Write out each line of the material again, word for word.

########

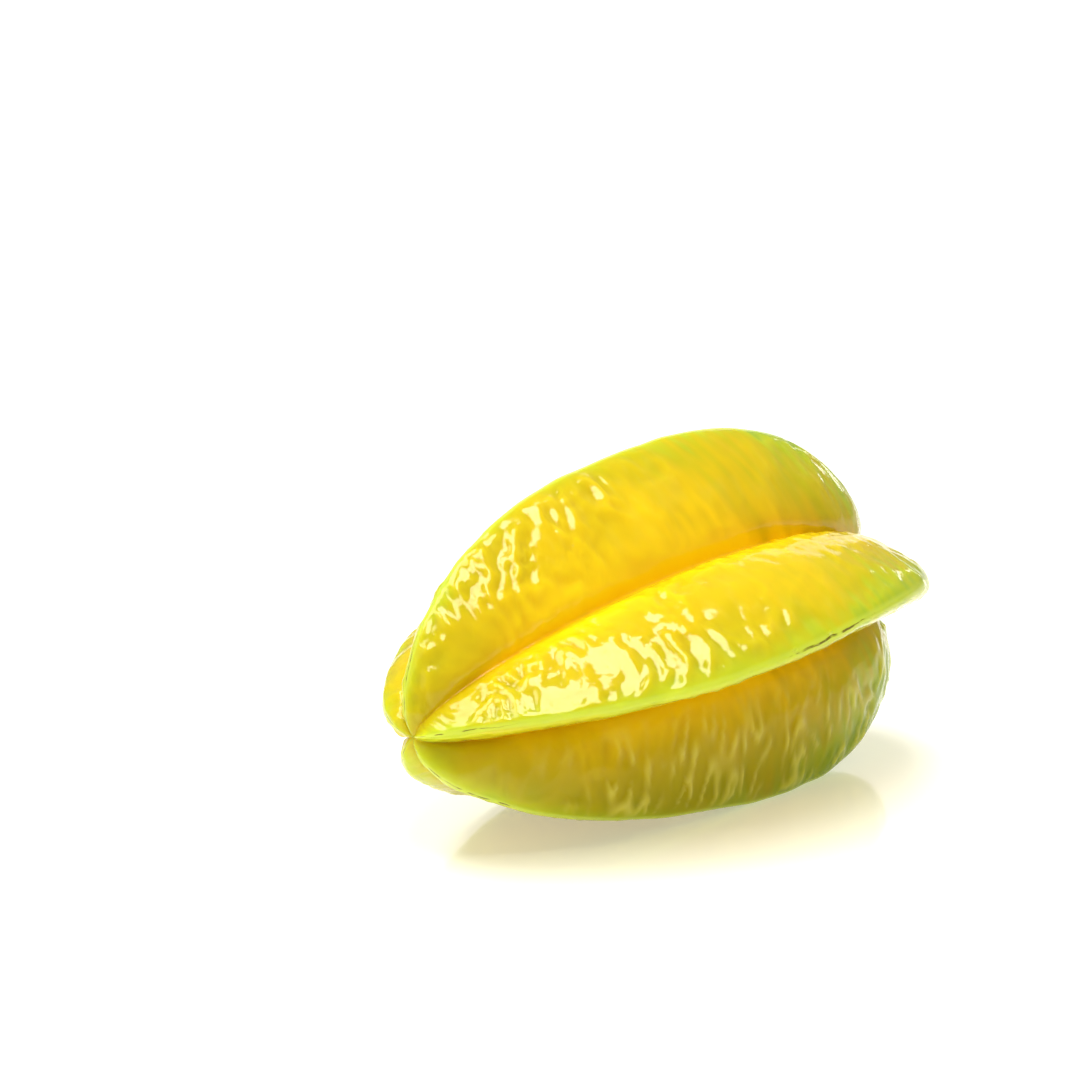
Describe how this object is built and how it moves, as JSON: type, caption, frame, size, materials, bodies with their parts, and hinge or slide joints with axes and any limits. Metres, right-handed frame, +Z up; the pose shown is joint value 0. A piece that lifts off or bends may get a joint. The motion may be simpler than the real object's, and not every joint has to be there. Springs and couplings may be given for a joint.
{
  "type": "star fruit",
  "caption": "Whole ripe star fruit (carambola) lying on two of its ribs, with deep valleys between sharp-edged ribs and a dry stalk in the stem pit.",
  "frame": {"origin": "middle of the object's bounding box in plan, on the surface that the fruit lies on", "axes": "+X along the fruit from its blossom end to its stem end, +Z up, -Y towards the side whose rib stands out to the front; the rib on top points up"},
  "size_m": [0.106, 0.0674, 0.058],
  "materials": {
    "fruit_skin": "thin waxy fruit skin, glossy and slightly translucent, deep yellow in the valleys, yellow on the flanks and green along the crests",
    "dry_stalk": "dry brown plant fibre, matt"
  },
  "bodies": {
    "root": {"fruit": "fruit_skin", "stem_stub": "dry_stalk"}
  },
  "joints": []
}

########

# Exercise result:
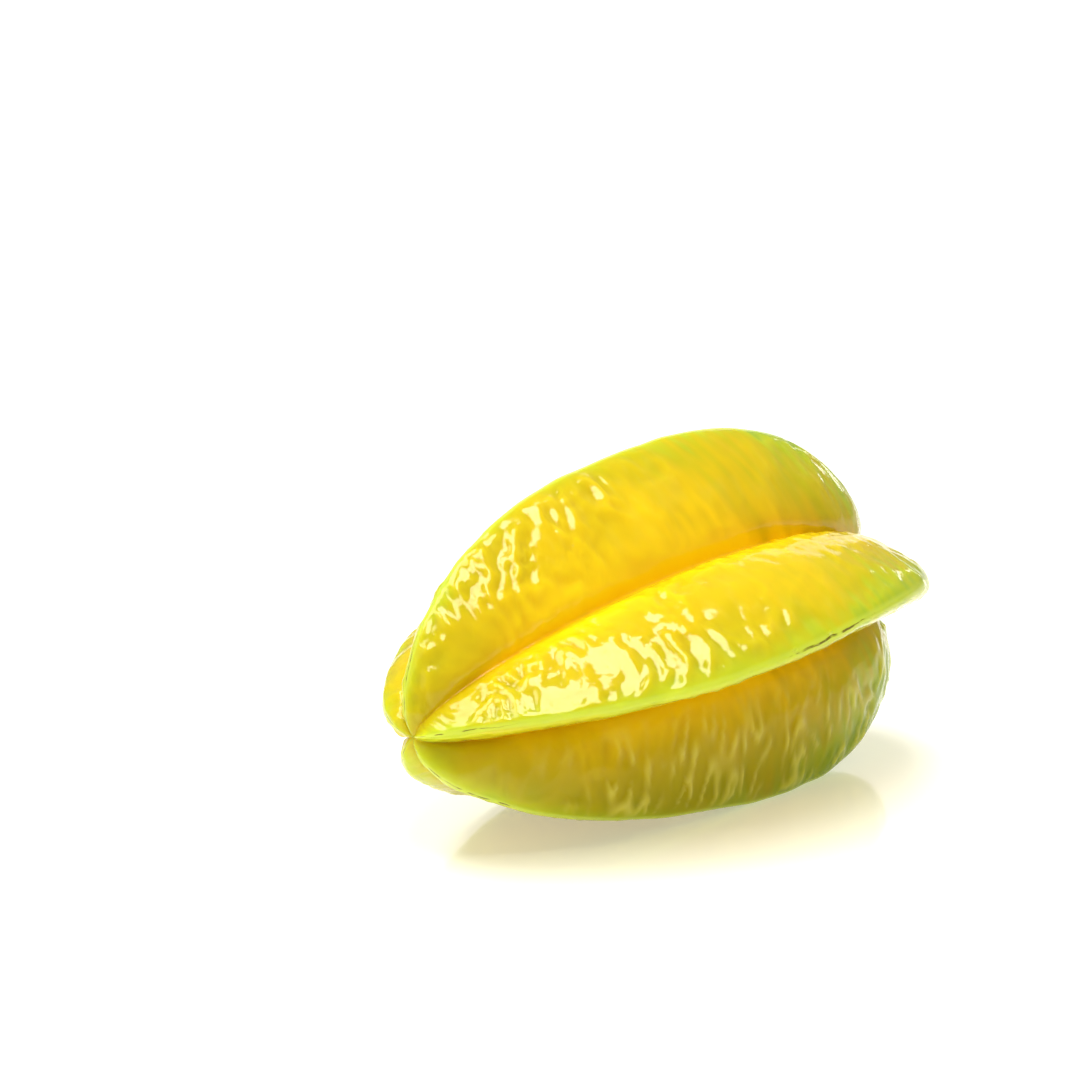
Describe how this object is built and how it moves, as JSON: type, caption, frame, size, materials, bodies with their parts, and hinge or slide joints with axes and any limits. Metres, right-handed frame, +Z up; the pose shown is joint value 0. A piece that lifts off or bends may get a joint. The motion may be simpler than the real object's, and not every joint has to be there. Springs and couplings may be given for a joint.
{
  "type": "star fruit",
  "caption": "Whole ripe star fruit (carambola) lying on two of its ribs, with deep valleys between sharp-edged ribs and a dry stalk in the stem pit.",
  "frame": {"origin": "middle of the object's bounding box in plan, on the surface that the fruit lies on", "axes": "+X along the fruit from its blossom end to its stem end, +Z up, -Y towards the side whose rib stands out to the front; the rib on top points up"},
  "size_m": [0.106, 0.0674, 0.058],
  "materials": {
    "fruit_skin": "thin waxy fruit skin, glossy and slightly translucent, deep yellow in the valleys, yellow on the flanks and green along the crests",
    "dry_stalk": "dry brown plant fibre, matt"
  },
  "bodies": {
    "root": {"fruit": "fruit_skin", "stem_stub": "dry_stalk"}
  },
  "joints": []
}